Overall, you did a pretty darned decent job for a first story, and I can definitely see that you’ll be capable of producing some strong writing after more honing of your skills.
There was quite a nice attack pattern in both of your battles; there’s not much to say here, really, because the majority of your improvement in battles is more going to come through making them more relevant to a grander scheme of plot (rather than making
them the plot) and adding some stronger description.
When the Spinarak and Yanma collide and crash into a tree? Tell me that splinters flew everywhere, or that the tree kinda groaned with the impact—it’ll make the reader clue into the battle a bit more. Same goes for pretty much all of the actions occurring in the battle. More description, stronger description, stronger images…. I’d recommend that that should be your main focus for writing URPG battles, at this point.

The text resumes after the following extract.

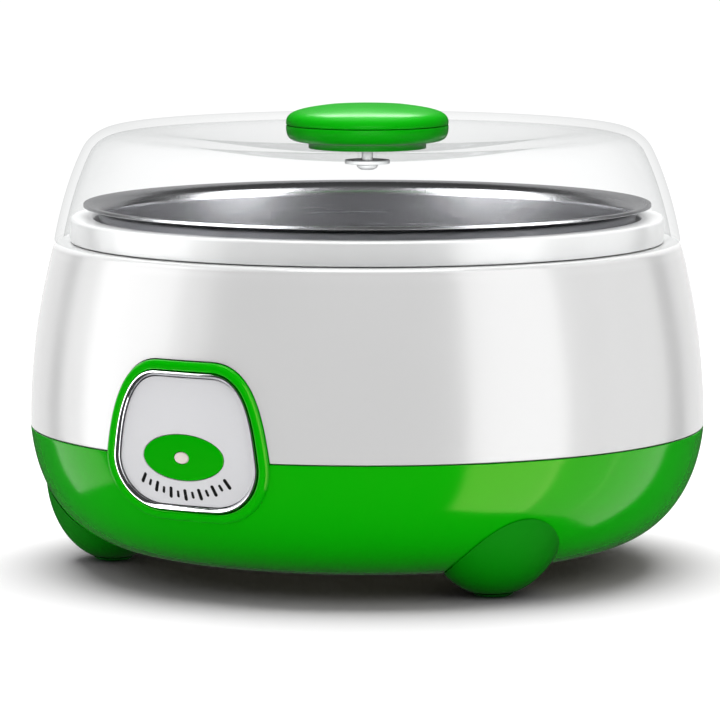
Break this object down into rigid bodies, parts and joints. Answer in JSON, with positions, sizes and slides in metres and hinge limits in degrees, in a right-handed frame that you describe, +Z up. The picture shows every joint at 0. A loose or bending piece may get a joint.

I’m going to give you the Spinarak capture
. This piece has a lot of the weaknesses in style and concept that come with being a newer writer, but you’ve also shown that you put some effort into the writing process—even considering the “standard-ness” of the plot, there was work apparent in the writing. Your main concern for writing in URPG in the future is going to be coming up with something a little more original, plot-wise, and further honing the basis of your descriptive technique. Were this not a first story, I believe I might have been a bit more hesitant to hand out the Spinarak, simply because of the plot.